Jim was inspired recently by and article in this spring’s Ski Racing Magazine on the Norwegian development system.  He made the observation that Bærums Skiklub which develops many of that nation’s top skiers has roughly the same vertical drop as COP leading him to think that COP is an asset that our sport has not been able to take full advantage of.

Tips for Young Racers:  Teammates are a great resource. Figure out who on your team is the best at various elements and try to be like them . Be supportive of your teammates who will often become lifelong friends.  When everyone is pulling for one another, disappointments become easier to deal with and the achievements become more enjoyable.  Never give up: Even at the highest levels of our sport athletes make mistakes. Make sure that you don’t allow a bad turn to become a bad run, or a bad run to become a bad day of training, or a disappointment on the first day of a race series impact your performance for the entire series. Having the grit to bounce back from sub-par performances is super important.

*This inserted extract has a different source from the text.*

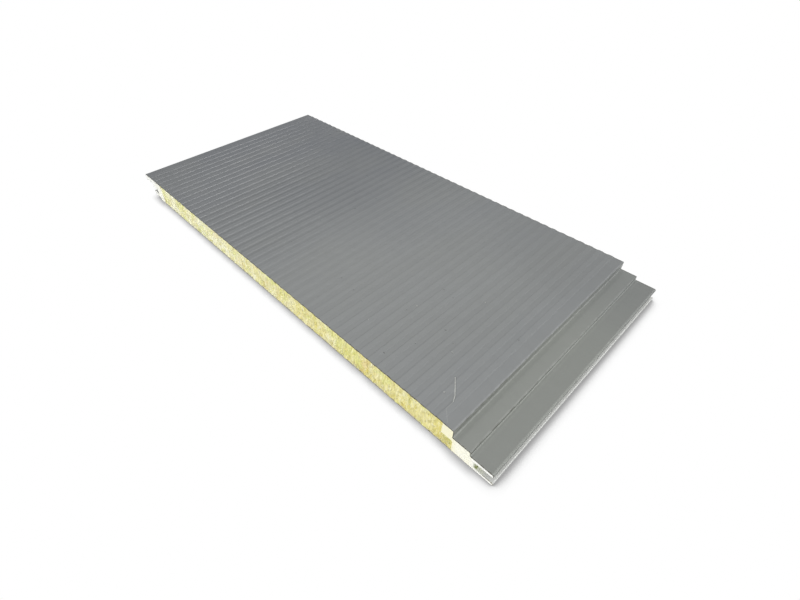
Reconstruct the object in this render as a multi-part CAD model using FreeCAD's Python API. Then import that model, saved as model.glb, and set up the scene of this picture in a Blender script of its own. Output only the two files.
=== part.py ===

Ski Racings Contribution to my Life:   Ski Racing has had a huge impact on my life as I was able to turn something I really enjoyed as a youngster into a career. Met some very interesting people, travelled to some beautiful places, got to work with some very focused, talented athletes and coaches, and made some fantastic friends. Most importantly, it taught me that to be successful I had to become more proficient at things I didn’t really enjoy doing: public speaking, office work, and conflict resolution would be 3 of the key areas.

It makes me happy that both of my daughters who did a bit of ski racing are “skiers for life” and to know that both my grandsons who are based in Queenstown, NZ took up the sport this year. Looking forward to making turns with them on my next visit down under.

Club: Banff Alpine Racers.

Current Occupation: Retired,

Summers: golfing weekly with other Coach Alumni:  Bruce Henry, Ray Sequin, Mike DeBrisay

Winters:   Midweek skiing (Norquay/Sunshine), occasionally fill in coaching, occasionally can be found on the end of a shovel if there is a mid-week race at Norquay.